Task instructions: Will you repeat only the lines beginning at the one that mentions "for node, solid" and ending at the one that mentions "for node in", both of them included, exactly?
####################
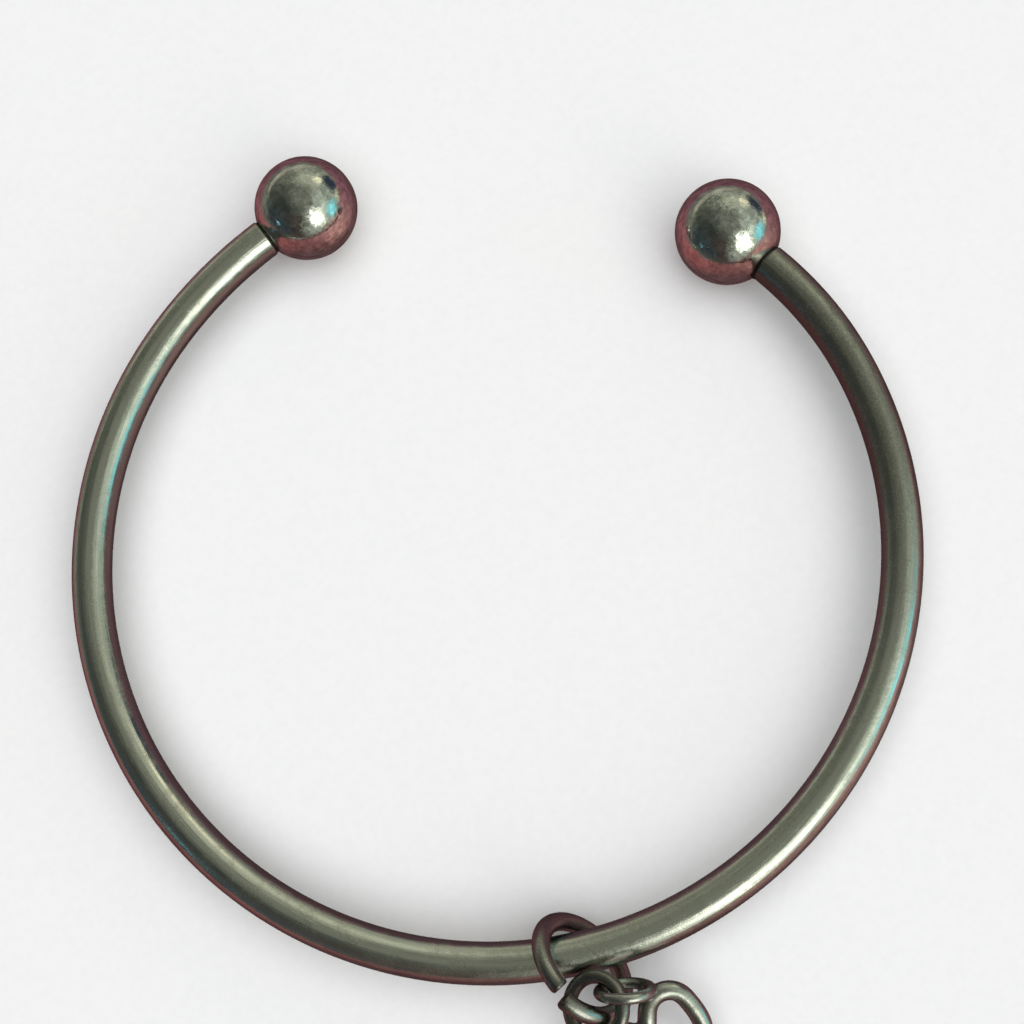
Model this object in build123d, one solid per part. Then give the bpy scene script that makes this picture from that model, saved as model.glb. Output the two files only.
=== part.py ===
from build123d import *
import math
import os

# Open torque bangle with ball ends, carrying a heart charm on two linked rings. Millimetres.
# The bangle lies in the XY plane round the origin, its gap faces +Y and its axis is +Z.

# Bar: a round rod bent to a circle, with its left arm sprung open and its right arm closed a little.
BAR_RADIUS = 1.5
BAR_BEND = 30.1
HALF_GAP_DEG = 32.74
ARM_LENGTH = 10.0
LEFT_ARM_BEND = 33.4
RIGHT_ARM_BEND = 26.4
BAR_END_CHAMFER = 0.1

# Balls: each is drilled, and soldered on the tenon turned at its end of the bar.
BALL_RADIUS = 4.0
TENON_RADIUS = 1.25
TENON_LENGTH = 2.6
HOLE_CLEARANCE = 0.02
HOLE_DEPTH = 2.9
SHOULDER_GAP = 0.03

# Solder: a thin ring in the groove behind each ball, with a drop left on the right-hand joint.
SEAM_RADIUS = 1.4
SEAM_WIDTH = 0.4
DROP_RADIUS = 0.3
DROP_OFFSET = 1.32

# Rings: radius of the wire, bend radius to its middle, gap at the cut, twist of each half.
LARGE_WIRE = 0.65
LARGE_BEND = 3.68
LARGE_CUT_GAP = 0.6
LARGE_TWIST_DEG = 2.0
SMALL_WIRE = 0.5
SMALL_BEND = 2.1
SMALL_CUT_GAP = 0.06
SMALL_TWIST_DEG = 0.0

# Heart charm: one casting of round section, with an eye on a short neck at its right lobe.
HEART_WIRE = 0.68
LOBE_OFFSET = 2.2
LOBE_BEND = 1.5
LOBE_END_DEG = -85.0
CLEFT_DEPTH = 0.3
SHOULDER_BEND = 8.0
SHOULDER_TURN_DEG = 12.0
SIDE_BEND = 3.0
SIDE_TURN_DEG = 35.0
EYE_WIRE = 0.4
EYE_BEND = 1.8
NECK_RADIUS = 0.6
NECK_FOOT = Vector(1.64, 1.39, 0)

# How the chain lies at rest: the middle of each piece and the way that its flat side faces.
LARGE_RING_MIDDLE = Vector(9.30, -29.65, 0.66)
LARGE_RING_FACES = Vector(0.587, 0.605, 0.538)
LARGE_RING_CUT = Vector(-0.29, -0.46, 0.84)
SMALL_RING_MIDDLE = Vector(10.50, -32.19, 1.66)
SMALL_RING_FACES = Vector(-0.455, -0.049, 0.889)
SMALL_RING_CUT = Vector(0, -1, 0)
HEART_MIDDLE = Vector(13.83, -33.62, -0.5)
HEART_FACES = Vector(0.228, -0.239, 0.944)
HEART_RIGHT = Vector(0.725, 0.689, 0)
EYE_MIDDLE = Vector(12.42, -30.89, 1.88)
EYE_FACES = Vector(-0.129, 0.959, 0.254)


def round_wire(path, radius):
    """Solid of round section along one line or arc."""
    section = Plane(origin=path @ 0, z_dir=path % 0) * Circle(radius)
    return sweep(section, path=path)


def plug(radius, length):
    """Cylinder that stands on the XY plane."""
    return Cylinder(radius, length, align=(Align.CENTER, Align.CENTER, Align.MIN))


def facing_plane(middle, facing, towards):
    """Plane through middle that faces one way, its X axis turned as far as it can towards another."""
    normal = facing.normalized()
    return Plane(origin=middle, x_dir=towards - normal * towards.dot(normal), z_dir=normal)


def arc_degrees(length, bend):
    """Angle in degrees of this length of an arc."""
    return math.degrees(length / bend)


# The bar's line: the main arc runs anticlockwise from the left arm, past -Y, to the right arm.
shoulder_to_ball = math.sqrt(BALL_RADIUS**2 - TENON_RADIUS**2) + SHOULDER_GAP
arm_start_deg = HALF_GAP_DEG + arc_degrees(shoulder_to_ball + ARM_LENGTH, BAR_BEND)
main_arc = CenterArc((0, 0), BAR_BEND, 90 + arm_start_deg, 360 - 2 * arm_start_deg)
left_arm = JernArc(main_arc @ 0, -(main_arc % 0), LEFT_ARM_BEND, -arc_degrees(ARM_LENGTH, LEFT_ARM_BEND))
right_arm = JernArc(main_arc @ 1, main_arc % 1, RIGHT_ARM_BEND, arc_degrees(ARM_LENGTH, RIGHT_ARM_BEND))
# Planes on the two flat ends of the bar, each facing its ball.
left_end = Plane(origin=left_arm @ 1, z_dir=left_arm % 1)
right_end = Plane(origin=right_arm @ 1, z_dir=right_arm % 1)


def bangle_bar():
    """The bent rod, with a chamfered shoulder and a tenon at each end."""
    bar = round_wire(main_arc, BAR_RADIUS)
    for arm, end in ((left_arm, left_end), (right_arm, right_end)):
        rod = round_wire(arm, BAR_RADIUS)
        circles = rod.edges().filter_by(GeomType.CIRCLE)
        rim = min(circles, key=lambda edge: (edge.arc_center - end.origin).length)
        bar += chamfer(rim, BAR_END_CHAMFER)
        bar += end * plug(TENON_RADIUS, TENON_LENGTH)
    return bar


def ball(end):
    """A ball drilled for the tenon at this end of the bar."""
    sphere = Pos(0, 0, shoulder_to_ball) * Sphere(BALL_RADIUS)
    drill_length = 2 * HOLE_DEPTH
    return end * (sphere - Cylinder(TENON_RADIUS + HOLE_CLEARANCE, drill_length))


def solder_seam(end, with_drop):
    """Solder between the flat end of the bar and the ball, which a drop may overflow inwards."""
    seam = plug(SEAM_RADIUS, SEAM_WIDTH)
    if with_drop:
        inwards = end.to_local_coords(Vector(0, 0, 0) - end.z_dir * end.origin.dot(end.z_dir))
        inwards = Vector(inwards.X, inwards.Y, 0).normalized()
        drop = Pos(*(inwards * DROP_OFFSET)) * Sphere(DROP_RADIUS)
        seam += drop
    seam -= Pos(0, 0, shoulder_to_ball) * Sphere(BALL_RADIUS)
    seam = end * seam
    return seam - bangle_bar()


def jump_ring(plane, bend, wire, cut_gap, twist_deg):
    """Ring of round wire, cut on the plane's +X side, each half turned about its far side."""
    half_cut_deg = arc_degrees(cut_gap / 2, bend)
    far_side = Axis((-bend, 0, 0), (0, 1, 0))
    halves = []
    for side in (1, -1):
        arc = CenterArc((0, 0), bend, 180, -side * (180 - half_cut_deg))
        halves.append(round_wire(arc, wire).rotate(far_side, side * twist_deg))
    return plane * (halves[0] + halves[1])


def half_heart_path():
    """Lines and arcs of the right half of the heart, from the cleft over the lobe to the tip."""
    to_lobe = math.hypot(LOBE_OFFSET, CLEFT_DEPTH)
    cleft_line_deg = math.degrees(math.atan2(CLEFT_DEPTH, LOBE_OFFSET) + math.asin(LOBE_BEND / to_lobe))
    cleft_line = PolarLine((0, -CLEFT_DEPTH), math.sqrt(to_lobe**2 - LOBE_BEND**2), cleft_line_deg)
    lobe = JernArc(cleft_line @ 1, cleft_line % 1, LOBE_BEND, LOBE_END_DEG - cleft_line_deg)
    shoulder = JernArc(lobe @ 1, lobe % 1, SHOULDER_BEND, -SHOULDER_TURN_DEG)
    side = JernArc(shoulder @ 1, shoulder % 1, SIDE_BEND, -SIDE_TURN_DEG)
    inwards = side % 1
    tip_line = Line(side @ 1, side @ 1 - inwards * ((side @ 1).X / inwards.X))
    return [cleft_line, lobe, shoulder, side, tip_line]


def heart_charm(plane, eye_facing):
    """The heart, its eye and the neck that carries the eye, as one casting."""
    path = half_heart_path()
    half = Pos(*(path[0] @ 0)) * Sphere(HEART_WIRE) + Pos(*(path[-1] @ 1)) * Sphere(HEART_WIRE)
    for piece in path:
        half += round_wire(piece, HEART_WIRE)
    heart = plane * (half + half.mirror(Plane.YZ))
    foot = plane.from_local_coords(NECK_FOOT)
    eye_plane = facing_plane(EYE_MIDDLE, eye_facing, foot - EYE_MIDDLE)
    eye = eye_plane * Torus(EYE_BEND, EYE_WIRE)
    near_side = eye_plane.from_local_coords(Vector(EYE_BEND, 0, 0))
    neck = round_wire(Line(foot, near_side), NECK_RADIUS)
    return heart + eye + neck


if __name__ == "__main__":
    large_ring_plane = facing_plane(LARGE_RING_MIDDLE, LARGE_RING_FACES, LARGE_RING_CUT)
    small_ring_plane = facing_plane(SMALL_RING_MIDDLE, SMALL_RING_FACES, SMALL_RING_CUT)
    heart_plane = facing_plane(HEART_MIDDLE, HEART_FACES, HEART_RIGHT)
    parts = {
        "bangle_bar": bangle_bar(),
        "ball_left": ball(left_end),
        "ball_right": ball(right_end),
        "solder_seam_left": solder_seam(left_end, False),
        "solder_seam_right": solder_seam(right_end, True),
        "jump_ring_large": jump_ring(
            large_ring_plane, LARGE_BEND, LARGE_WIRE, LARGE_CUT_GAP, LARGE_TWIST_DEG
        ),
        "jump_ring_small": jump_ring(
            small_ring_plane, SMALL_BEND, SMALL_WIRE, SMALL_CUT_GAP, SMALL_TWIST_DEG
        ),
        "heart_charm": heart_charm(heart_plane, EYE_FACES),
    }
    os.makedirs("parts", exist_ok=True)
    for node, solid in parts.items():
        export_step(solid, f"parts/{node}.step")
        print(node, round(solid.volume, 2), "mm3, valid", solid.is_valid, "solids", len(solid.solids()))
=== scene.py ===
import math

import bmesh
import bpy
from mathutils import Matrix, Quaternion, Vector, noise
from mathutils.bvhtree import BVHTree


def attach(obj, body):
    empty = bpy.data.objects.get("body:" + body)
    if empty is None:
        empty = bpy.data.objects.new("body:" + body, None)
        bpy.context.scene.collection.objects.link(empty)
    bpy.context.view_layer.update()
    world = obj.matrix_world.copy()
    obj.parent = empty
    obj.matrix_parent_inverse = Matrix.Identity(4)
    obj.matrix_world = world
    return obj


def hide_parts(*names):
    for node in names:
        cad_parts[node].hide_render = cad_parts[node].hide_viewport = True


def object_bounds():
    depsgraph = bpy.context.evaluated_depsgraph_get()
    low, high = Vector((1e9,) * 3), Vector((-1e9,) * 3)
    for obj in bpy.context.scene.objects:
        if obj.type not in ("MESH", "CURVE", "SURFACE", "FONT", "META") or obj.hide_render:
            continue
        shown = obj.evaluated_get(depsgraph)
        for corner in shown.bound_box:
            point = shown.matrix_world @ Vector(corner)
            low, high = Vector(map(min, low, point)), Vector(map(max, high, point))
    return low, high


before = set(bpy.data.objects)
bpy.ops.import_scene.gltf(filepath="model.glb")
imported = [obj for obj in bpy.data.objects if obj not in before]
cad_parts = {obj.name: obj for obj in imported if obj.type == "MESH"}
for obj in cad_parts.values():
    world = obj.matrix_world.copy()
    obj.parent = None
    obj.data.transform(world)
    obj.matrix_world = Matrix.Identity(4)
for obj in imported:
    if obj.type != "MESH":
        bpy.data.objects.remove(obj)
cad_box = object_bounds()

# Open torque bangle with ball ends, carrying a heart charm on two linked rings.
# Sizes and places are those of the CAD model, in millimetres; MM turns them into metres.
MM = 0.001
UP = Vector((0, 0, 1))

# Bar: a round rod bent to a circle, its left arm sprung open and its right arm closed a little.
BAR_RADIUS = 1.5
BAR_BEND = 30.1
HALF_GAP_DEG = 32.74
ARM_LENGTH = 10.0
LEFT_ARM_BEND = 33.4
RIGHT_ARM_BEND = 26.4
BAR_STEP = 0.35

# Balls, each on the tenon turned at its end of the bar.
BALL_RADIUS = 4.0
TENON_RADIUS = 1.25
TENON_LENGTH = 2.6
TENON_EDGE = 0.1
HOLE_RADIUS = 1.27
HOLE_DEPTH = 2.9
SHOULDER_GAP = 0.03
SHOULDER_TO_BALL = math.sqrt(BALL_RADIUS**2 - TENON_RADIUS**2) + SHOULDER_GAP

# Profiles of the worn shoulder and of the tenon: distance past the bar's flat end, and radius there.
SHOULDER = [
    (-0.14, BAR_RADIUS),
    (-0.11, 1.495),
    (-0.08, 1.475),
    (-0.04, 1.435),
    (-0.01, 1.405),
    (0.0, 1.38),
]
TENON = [
    (0.0, TENON_RADIUS),
    (TENON_LENGTH - TENON_EDGE, TENON_RADIUS),
    (TENON_LENGTH, TENON_RADIUS - TENON_EDGE),
]

# Rings: radius of the wire, bend radius to its middle, gap at the cut, twist of each half.
LARGE_WIRE = 0.65
LARGE_BEND = 3.68
LARGE_CUT_GAP = 0.6
LARGE_TWIST_DEG = 2.0
SMALL_WIRE = 0.5
SMALL_BEND = 2.1
SMALL_CUT_GAP = 0.06
SMALL_TWIST_DEG = 0.0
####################
Output for this task:
    for node, solid in parts.items():
        export_step(solid, f"parts/{node}.step")
        print(node, round(solid.volume, 2), "mm3, valid", solid.is_valid, "solids", len(solid.solids()))
=== scene.py ===
import math

import bmesh
import bpy
from mathutils import Matrix, Quaternion, Vector, noise
from mathutils.bvhtree import BVHTree


def attach(obj, body):
    empty = bpy.data.objects.get("body:" + body)
    if empty is None:
        empty = bpy.data.objects.new("body:" + body, None)
        bpy.context.scene.collection.objects.link(empty)
    bpy.context.view_layer.update()
    world = obj.matrix_world.copy()
    obj.parent = empty
    obj.matrix_parent_inverse = Matrix.Identity(4)
    obj.matrix_world = world
    return obj


def hide_parts(*names):
    for node in names:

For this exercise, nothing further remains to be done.